Congregations That Bloom



This DVD offers a wide array of multi-generational opportunity in any congregation, across the denominations and across diverse interfaith communities.

Congregations That Bloom is narrated by Caroline Fairless and Jim Sims, but the richness of it evolves from congregations willing to embrace more authentic ways of “being Church.”

It’s divided into seven segments, each segment carrying the theological rationale for movement in the direction of multi-generational worshipping communities.

The first segment, appropriately named A New Beginning and the one that follows, about the Rite of Baptism, speak to the longing that so many of us experience against the tide of spiritual isolation. They offer the narrative of authenticity, in voices many and diverse. The third segment – A Sense of Urgency – speaks to exactly that; why is it of critical importance at this time. that we move toward this vision of a table to which everyone – not just in theory – is invited?

Given the current reality that we as a culture are in danger of losing (if we have not already lost) the power of the biblical narrative, both Hebrew and Christian, the core of this DVD focuses on the telling of the sacred story, in song, dramatic reading, dance, first person narrative – always including the gifts of the community which transcend the generational divide.

In a humorous vein, with the direct words of members of congregations, the segment The Sounds of our Own Voices allows us to claim our own stubbornness and resistance to change.

In the segment Prayer and Confession, we who are watching this DVD get a real sense of what it could mean if the Prayers and Confession of the People were, in fact, the prayers and confessions of real people in real congregations. Through the imaginative use of “prayer cards” how might we as communities of faith carry our own prayers?

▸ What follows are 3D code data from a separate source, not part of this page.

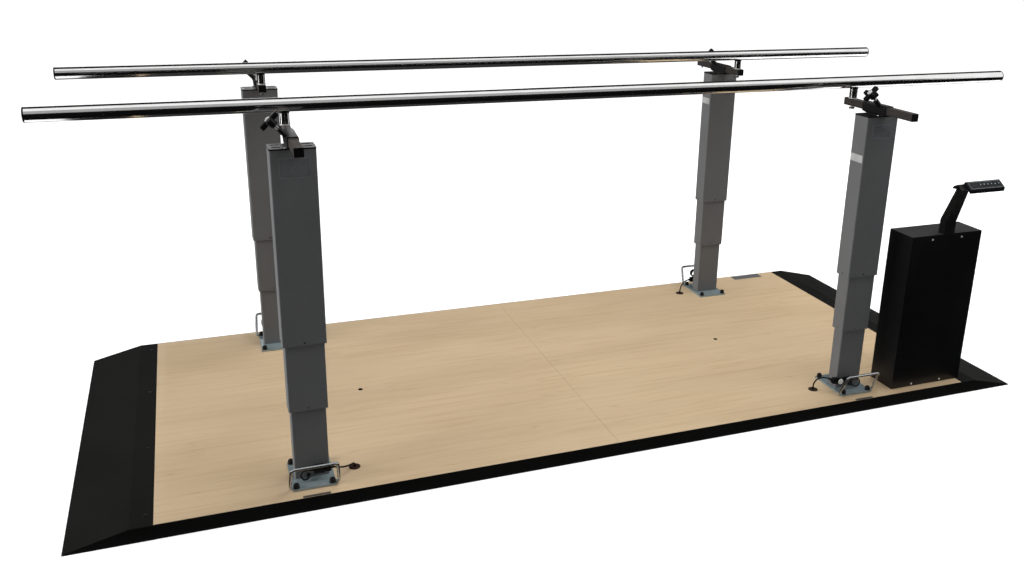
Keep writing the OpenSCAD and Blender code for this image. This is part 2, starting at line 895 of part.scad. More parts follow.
// Plugs in the ends of one rail and of its arms
module end_plugs(sy) {
    color([0.07, 0.07, 0.07])
    at_rail(sy) {
        for (s = [-1, 1])
            translate([s * rail_l / 2, 0, rail_z])
                rotate([0, s * 90, 0]) {
                    translate([0, 0, -plug_depth])
                        cylinder(d = rail_d - 2 * (rail_wall + run_fit), h = plug_depth + 1);
                    rotate_extrude() {
                        square([rail_d / 2, plug_t - plug_r]);
                        square([rail_d / 2 - plug_r, plug_t]);
                        translate([rail_d / 2 - plug_r, plug_t - plug_r])
                            circle(plug_r);
                    }
                }
        for (x = [-col_x, col_x], end = [[arm_reach, -90], [-arm_in, 90]])
            translate([x, end[0], arm_z])
                rotate([end[1], 0, 0]) {
                    translate([0, 0, -arm_plug_depth])
                        linear_extrude(arm_plug_depth + 1)
                            round_rect(arm_s - 2 * arm_wall, arm_s - 2 * arm_wall, 0.5);
                    linear_extrude(arm_plug_t)
                        round_rect(arm_s, arm_s, arm_r);
                }
    }
}

module floor_grommets() {
    color([0.16, 0.1, 0.08])
    each_column(true)
        translate([grommet_off, -2, 0])
            difference() {
                union() {
                    translate([0, 0, deck_h])
                        cylinder(d = grommet_d, h = grommet_h);
                    translate([0, 0, bearer_h])
                        cylinder(d = grommet_bore, h = deck_t + 1);
                }
                translate([0, 0, bearer_h - over])
                    cylinder(d = lead_d + 2 * slip, h = deck_t + grommet_h + 2 * over);
            }
}

// Leads from the columns to the connectors
module column_leads() {
    color([0.07, 0.07, 0.07])
    for (sx = [-1, 1], sy = [-1, 1])
        at_column(sx, sy, true)
            sweep(lifted(sy < 0 ? lead_loop : lead_hank), lead_d);
}

// Gland on each lower tube and the connector on its lead, in two halves
module lead_fittings() {
    socket_l = connector_l * 0.6;
    color([0.05, 0.05, 0.05])
    each_column(true) {
        translate([gland_x, face - tube_wall, plate_z + gland_z])
            rotate([-90, 0, 0]) {
                cylinder(d = lead_d, h = tube_wall + 1);
                translate([0, 0, tube_wall])
                    cylinder(d = gland_d, h = 4);
                translate([0, 0, tube_wall])
                    cylinder(d = gland_d - 3, h = gland_l);
            }
        translate([connector_x, connector_out, plate_z + connector_z]) {
            translate([0, -connector_t / 2, -connector_h / 2])
                cube([socket_l, connector_t, connector_h]);
            translate([socket_l, -connector_t / 2 + 1, -connector_h / 2 + 2])
                cube([connector_l - socket_l, connector_t - 2, connector_h - 4]);
        }
    }
}

// Leads from the connectors through the grommets and under the deck to the cabinet
module deck_leads() {
    color([0.07, 0.07, 0.07]) {
        sweep(concat(at_foot(-1, -1, lead_tail), front_left_run), lead_d);
        sweep(concat(at_foot(1, -1, lead_tail), front_right_run), lead_d);
        sweep(concat(at_foot(-1, 1, lead_tail), rear_left_run), lead_d);
        sweep(concat(at_foot(1, 1, lead_tail), rear_right_run), lead_d);
    }
}

// Folded sheet shell, open at the front, with a screw flange at top and bottom
module cabinet_shell() {
    inner_w = box_w - 2 * sheet_t;
    flange_y = box_front + 1.5 * sheet_t;
    color([0.07, 0.07, 0.07])
    difference() {
        union() {
            difference() {
                translate([box_x, box_y + sheet_t / 2, 0])
                    block(box_w, box_d - sheet_t, deck_h, box_top);
                translate([box_x, box_y - sheet_t, 0])
                    block(inner_w, box_d, deck_h + sheet_t, box_top - sheet_t);
            }
            for (z = [deck_h, box_top - flange_h])
                translate([box_x, flange_y, 0])
                    block(inner_w + 1, sheet_t, z + 0.5, z + flange_h - 0.5);
        }
        translate([port_x, box_y, 0])
            block(port_w, port_d, deck_h - over, deck_h + sheet_t + over);
        translate([inlet_x, box_y + box_d / 2, inlet_z])
            rotate([90, 0, 0])
                linear_extrude(3 * sheet_t, center = true)
                    round_rect(inlet_w, inlet_h, 3);
        at_cover_screws()
            cylinder(d = cover_screw_d, h = 12, center = true);
    }
}

module at_cover_screws() {
    for (x = [-1, 1], z = [deck_h + cover_screw_low, box_top - cover_screw_high])
        translate([box_x + x * cover_screw_x, box_front, z])
            rotate([90, 0, 0])
                children();
}

module cabinet_cover() {
    color([0.05, 0.05, 0.05])
    difference() {
        translate([box_x, box_front + sheet_t / 2, 0])
            block(box_w, sheet_t, deck_h, box_top);
        at_cover_screws()
            cylinder(d = cover_screw_d, h = 12, center = true);
    }
}

module cabinet_screws() {
    color("silver")
    at_cover_screws() {
        cylinder(d = cover_head_d, h = cover_head_h);
        translate([0, 0, -3 * sheet_t])
            cylinder(d = cover_screw_d, h = 3 * sheet_t + 1);
    }
}

module power_unit() {
    color("darkgray")
    translate([power_x, box_y + box_d / 2 - sheet_t - power_d / 2, 0])
        block(power_w, power_d, power_z, power_z + power_h);
}

module mains_inlet() {
    color([0.05, 0.05, 0.05])
    translate([inlet_x, box_y + box_d / 2, inlet_z])
        rotate([-90, 0, 0])
            difference() {
                union() {
                    linear_extrude(2)
                        round_rect(inlet_w + 12, inlet_h + 8, 3);
                    translate([0, 0, -inlet_depth])
                        linear_extrude(inlet_depth + 1)
                            round_rect(inlet_w, inlet_h, 3);
                }
                translate([0, 0, 4 - inlet_depth])
                    linear_extrude(inlet_depth)
                        round_rect(inlet_w - 2 * inlet_wall, inlet_h - 2 * inlet_wall, 3);
            }
}

// Side view of the bent bracket tube, drawn inwards of its outside by t
module bracket_side(t) {
    h = bracket_d / 2 - t;
    k = h * tan(bracket_lean / 2);
    rise = bracket_rise + 60;
    polygon([[-h, box_top], [h, box_top], [h, bend_z + k],
        [h - (rise - k) * tan(bracket_lean), bend_z + rise],
        [-h - (rise + k) * tan(bracket_lean), bend_z + rise], [-h, bend_z - k]]);
}

// Front view of the bracket tube, which narrows above its bend
module bracket_front(t) {
    h = bracket_w / 2 - t;
    slope = (bracket_w - bracket_top_w) / 2 / bracket_rise;
    rise = bracket_rise + 60;
    polygon([[-h, box_top], [h, box_top], [h, bend_z], [h - rise * slope, bend_z + rise],
        [rise * slope - h, bend_z + rise], [-h, bend_z]]);
}

module bracket_tube(t) {
    translate([0, bracket_y, 0])
        intersection() {
            rotate([90, 0, 90])
                linear_extrude(2 * bracket_w, center = true)
                    bracket_side(t);
            rotate([90, 0, 0])
                linear_extrude(8 * bracket_w, center = true)
                    bracket_front(t);
        }
}

// Strap of the folded saddle from a bend, at an angle down from level
module strap(l, tilt) {
    rotate(tilt)
        translate([0, -saddle_t])
            square([l, saddle_t]);
}

// Cheek that closes one end of the saddle, down to the foot of its lip
module saddle_cheek() {
    half = saddle_t / 2;
    lip_y = saddle_wing + saddle_lip * cos(lip_tilt) - half * sin(lip_tilt);
    lip_z = -saddle_drop - saddle_lip * sin(lip_tilt);
    polygon([[0, -half], [saddle_wing, -saddle_drop - half], [lip_y, lip_z], [0, lip_z]]);
}

// Bent bracket with a folded saddle. The front of the saddle carries the handset.
module handset_bracket() {
    color([0.06, 0.06, 0.06])
    translate([bracket_x, 0, 0]) {
        difference() {
            bracket_tube(0);
            bracket_tube(sheet_t);
            translate([0, ridge_y, ridge_z - saddle_t / 2])
                rotate([90, 0, 90])
                    linear_extrude(2 * bracket_w, center = true)
                        polygon([[0, 0], [saddle_wing, -saddle_drop], [4 * saddle_wing, -saddle_drop],
                            [4 * saddle_wing, cut_reach], [-cut_reach, cut_reach],
                            [-cut_reach, -cut_reach * tan(face_tilt)]]);
        }
        translate([0, ridge_y, ridge_z])
            rotate([90, 0, 90]) {
                linear_extrude(saddle_w, center = true) {
                    strap(saddle_wing / cos(saddle_back), -saddle_back);
                    translate([saddle_wing, -saddle_drop])
                        strap(saddle_lip, -lip_tilt);
                }
                for (x = [-1, 1])
                    translate([0, 0, x * (saddle_w - sheet_t) / 2])
                        linear_extrude(sheet_t, center = true)
                            saddle_cheek();
                translate([0, 0, -saddle_w / 2])
                    linear_extrude(shelf_w)
                        mirror([1, 0])
                            strap(saddle_front, -face_tilt);
            }
    }
}

// Puts what is drawn on the handset's upper face in place, with Z away from the face
// and Y up the slope from its front edge
module on_face() {
    translate([hand_x, ridge_y, ridge_z])
        rotate([face_tilt, 0, 0])
            translate([0, -hand_d, hand_t])
                children();
}

function button_x(i) = first_button + (i - 1) * button_pitch;

// Handset case with an upright front and a pocket for each button
module handset_case() {
    color([0.1, 0.11, 0.12])
    on_face()
        difference() {
            rotate([90, 0, 90])
                linear_extrude(hand_w, center = true)
                    polygon([[0, 0], [hand_d, 0], [hand_d, -hand_t], [-hand_t * tan(face_tilt), -hand_t]]);
            for (i = [1:6])
                translate([button_x(i), hand_d / 2, 0])
                    block(button_w + 2 * key_gap, button_d + 2 * key_gap, -pocket_d, over);
        }
}

module button(i) {
    color([0.2, 0.2, 0.22])
    on_face()
        translate([button_x(i), hand_d / 2, 0])
            block(button_w, button_d, -button_in, button_h);
}

deck_left();
deck_right();
ramp_left();
ramp_right();
side_skirts();
deck_bearers();
deck_screws();
base_plates();
plate_bolts();
lower_tubes();
lift_nuts();
floor_grommets();
column_leads();
lead_fittings();
deck_leads();
cabinet_shell();
cabinet_cover();
cabinet_screws();
power_unit();
mains_inlet();
handset_bracket();
handset_case();
button(1);  // button_1
button(2);  // button_2
button(3);  // button_3
button(4);  // button_4
button(5);  // button_5
button(6);  // button_6
middle_tube(-1, -1);  // middle_tube_fl
middle_tube(1, -1);  // middle_tube_fr
middle_tube(-1, 1);  // middle_tube_rl
middle_tube(1, 1);  // middle_tube_rr
upper_tube(-1, -1);  // upper_tube_fl
upper_tube(1, -1);  // upper_tube_fr
upper_tube(-1, 1);  // upper_tube_rl
upper_tube(1, 1);  // upper_tube_rr
column_head(-1, -1);  // column_head_fl
column_head(1, -1);  // column_head_fr
column_head(-1, 1);  // column_head_rl
column_head(1, 1);  // column_head_rr
lift_drive(-1, -1);  // lift_drive_fl
lift_drive(1, -1);  // lift_drive_fr
lift_drive(-1, 1);  // lift_drive_rl
lift_drive(1, 1);  // lift_drive_rr
clamp_knob(-1, -1);  // clamp_knob_fl
clamp_knob(1, -1);  // clamp_knob_fr
clamp_knob(-1, 1);  // clamp_knob_rl
clamp_knob(1, 1);  // clamp_knob_rr
bail(-1, -1);  // bail_fl
bail(1, -1);  // bail_fr
bail(-1, 1);  // bail_rl
bail(1, 1);  // bail_rr
rail(-1);  // front_rail
end_plugs(-1);  // front_end_plugs
arms(-1);  // front_arms
posts(-1);  // front_posts
rail(1);  // rear_rail
end_plugs(1);  // rear_end_plugs
arms(1);  // rear_arms
posts(1);  // rear_posts
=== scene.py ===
"""Looks of the powered walking bars: deck, ramps, lift columns, handrails, cabinet and handset."""

import math

import bmesh
import bpy
from bpy.props import FloatProperty, FloatVectorProperty, PointerProperty
from bpy.types import Operator, Panel, PropertyGroup
from mathutils import Matrix, Vector


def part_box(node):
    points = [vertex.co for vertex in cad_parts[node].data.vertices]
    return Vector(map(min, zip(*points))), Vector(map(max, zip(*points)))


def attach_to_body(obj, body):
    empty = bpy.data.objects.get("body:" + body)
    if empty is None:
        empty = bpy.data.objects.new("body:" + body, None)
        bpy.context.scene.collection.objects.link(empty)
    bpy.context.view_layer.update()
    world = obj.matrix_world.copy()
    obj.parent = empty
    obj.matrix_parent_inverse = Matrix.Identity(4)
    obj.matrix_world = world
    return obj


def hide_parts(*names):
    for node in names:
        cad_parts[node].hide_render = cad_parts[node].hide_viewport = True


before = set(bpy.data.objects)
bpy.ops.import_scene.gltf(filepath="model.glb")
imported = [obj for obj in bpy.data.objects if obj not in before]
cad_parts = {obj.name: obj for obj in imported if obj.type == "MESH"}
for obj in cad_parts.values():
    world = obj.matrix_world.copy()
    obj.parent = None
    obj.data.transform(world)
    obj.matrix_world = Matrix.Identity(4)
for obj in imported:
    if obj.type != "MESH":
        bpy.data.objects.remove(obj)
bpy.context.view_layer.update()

bl_info = {
    "name": "Powered Walking Bars",
    "version": (1, 0, 0),
    "blender": (4, 5, 0),
    "location": "View3D > Sidebar > Walking Bars",
    "description": "Builds the finish and the small parts of a set of powered walking bars",
    "category": "Object",
}

COLUMNS = {"fl": (-1, -1), "fr": (1, -1), "rl": (-1, 1), "rr": (1, 1)}
MM = 0.001

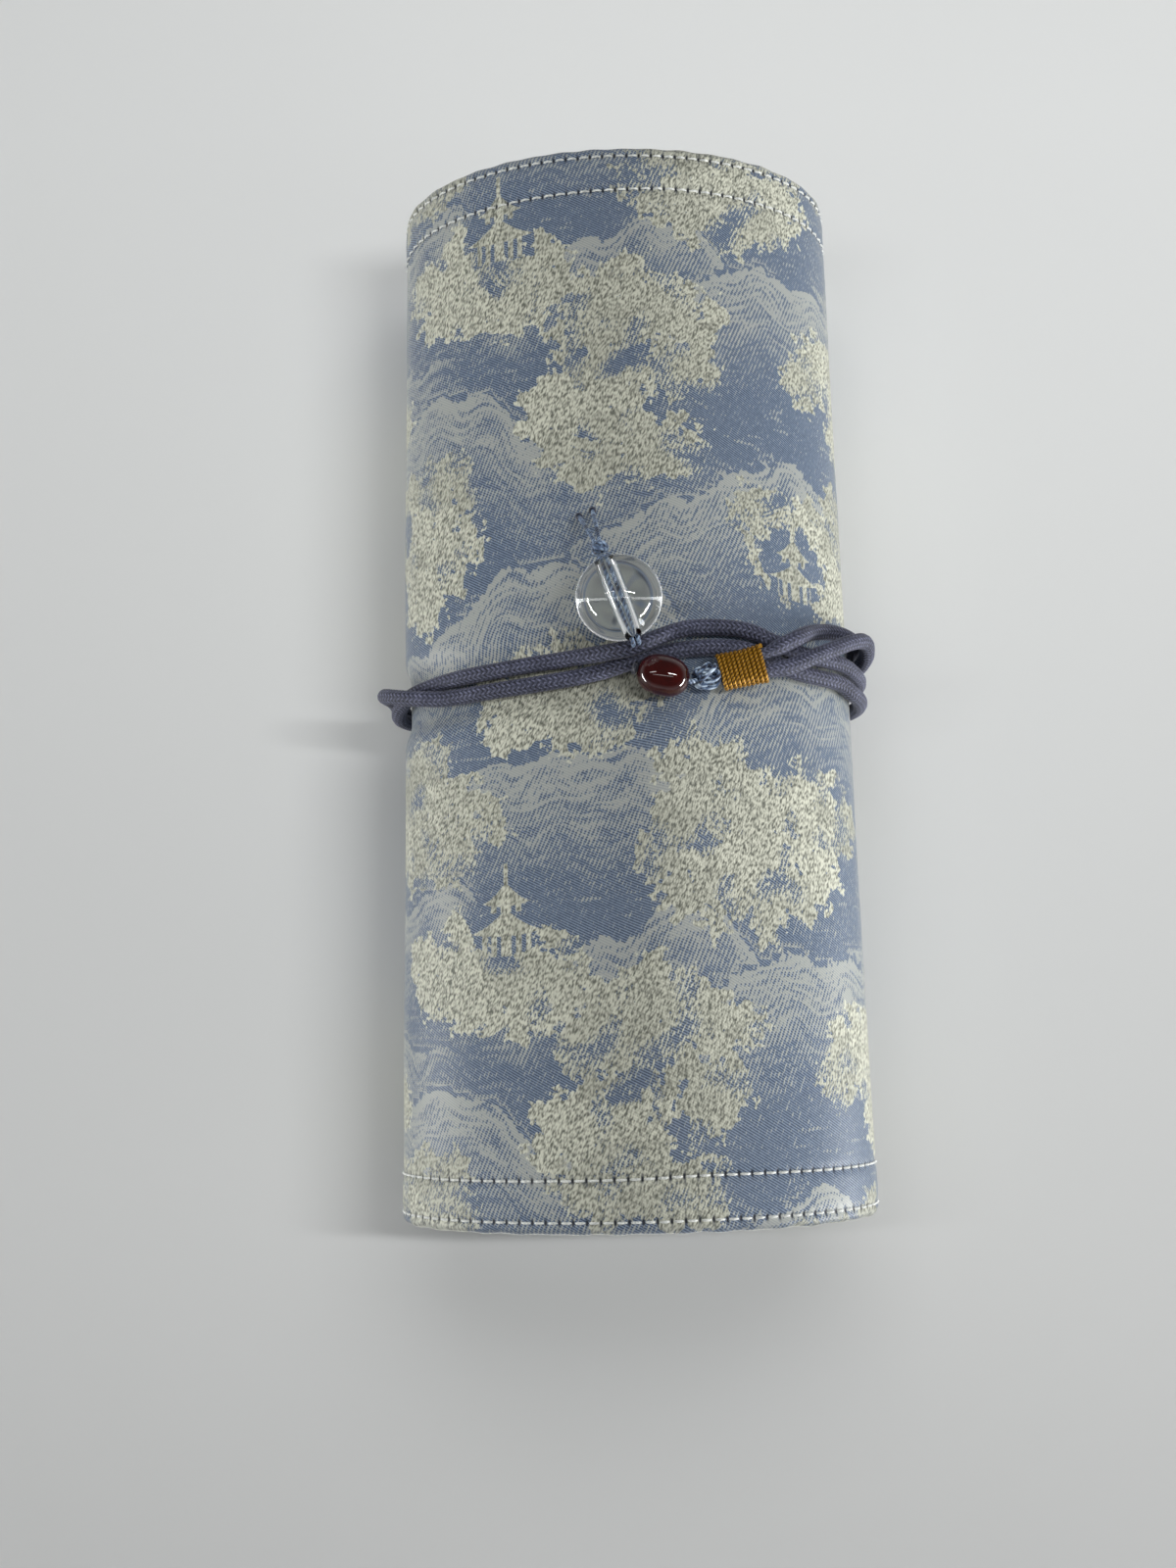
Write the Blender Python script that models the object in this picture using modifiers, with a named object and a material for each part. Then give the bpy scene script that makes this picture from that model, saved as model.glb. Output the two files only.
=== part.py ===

Finally, the DVD explores – again through anecdotal narrative of congregations – the inviolate necessity of liturgical art, the art of the people themselves. What could that look like? How do young people and adult people understand the power of liturgical art, particularly their own?

The Sound of Our Own Voices

The materials included in this segment of the DVD are intended as reflection pieces in two ways. One is literal. These are the actual reflections of congregational life as it is lived throughout the country and beyond. Look into a mirror and see yourself mouthing these words. They belong to all of us.
The second is reflective. What lies beneath these comments? What are the real concerns and how are we to address them?

What follows are transcriptions of actual conversations. We hope the humor is obvious; we hope as well that we can find our way underneath the words themselves, to the deeper concerns expressed.

  1. ~ Older woman complaining to the music director ~Not only do I not want to sing any of this new music, I don’t anyone else to sing it either!
  1. ~Senior Warden to Associate Pastor ~You know that family that visited this morning? Well, that’s exactly the kind of people we want. Except for the children, of course. What would we do with those children?
  1. ~ Altar Guild Chair in a certified letter to the Bishop ~And one Sunday, a ten year old girl came up to the priest and asked for the altar flowers. “It’s my birthday this week,” she said. “Do you think I could have the flowers?” And the priest said yes! Our priest has been here six years already, and she still doesn’t know that those flowers have to stay on the altar until Wednesday, for the noon prayer service.
  1. ~ From the preacher from the pulpit ~It’s really okay if children and teenagers are bored in church. The important thing is that they come with their parents, so they can watch their parents at worship.
  1. ~Senior Pastor to a Parent of Young Children ~Christianity is an adult religion.

Here are a few examples of possible questions for reflection which might emerge from these statements:

  • What assumptions underlie this statement?
  • What (and who) are at risk?
  • What is the danger of not challenging this statement?
  • What are the risks of addressing it?
  • Who is and who is not being served?